I suspect that the police wanted to comb through the rubble nearest where the bomb had exploded to search for details of the bomb's construction - you can see that the street elsewhere has been swept clean. We were ushered round the jumble of slates and glass by a policeman.

Shortly afterwards, when we had got about fifteen metres further up the street, the photographer took the photo.

It's exceptionally well composed, initially we see the chaos and destruction in the foreground, then the diagonals of the kerbs and the houses lead the viewer's attention to myself, my sister and my brother. Ahead of us is the village's Christmas tree.

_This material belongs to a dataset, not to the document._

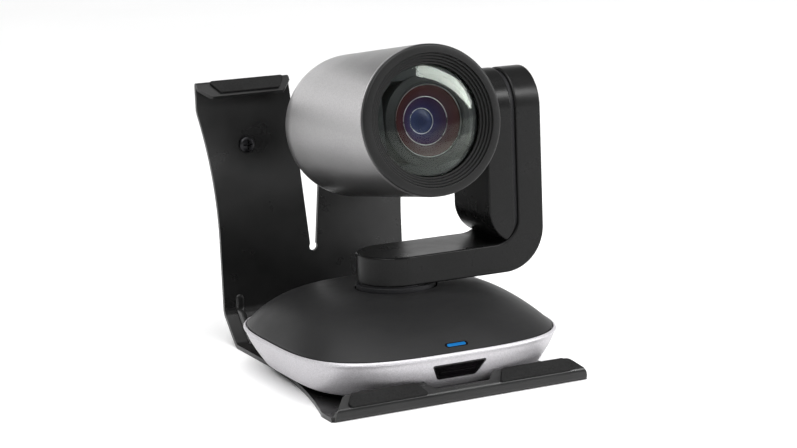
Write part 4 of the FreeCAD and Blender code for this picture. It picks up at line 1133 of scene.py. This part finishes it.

A little bit beyond that, set back slightly from the street, is our house.

A couple of days later the posters and leaflets appeared. "A CHRISTMAS MESSAGE FOR CLOGHER", they shouted. "THE PROVOS WISH THE PEOPLE OF CLOGHER, CATHOLIC AND PROTESTANT, MEN AND WOMEN, CHILDREN AND PENSIONERS, WITHOUT DISCRIMINATION, SHATTERED HOMES AND THE MEMORY OF A CAR BOMB LEFT WITHOUT WARNING." It was, it said, "ISSUED BY THE SECURITY FORCES".

It was a little embarrassing; we were from the 'Nationalist community', and co-operation with the police and THE SECURITY FORCES was frowned upon and dangerous. We told everyone that we hadn't given our permission for the photograph or even known that it was being taken.

There were many more bombs in our village.

I left Northern Ireland as soon as I could - seven years later in 1984. Our accidental appearance in a poster campaign was one of the stories I would tell people, when they, infrequently, asked me what it had been like growing up during the Troubles.

An aunt found a copy of the poster in her loft a few years ago and issued us with copies of it. I found it to be a tremendously powerful image in its own right and a poignant personal reminder of the imperfect environment of my childhood.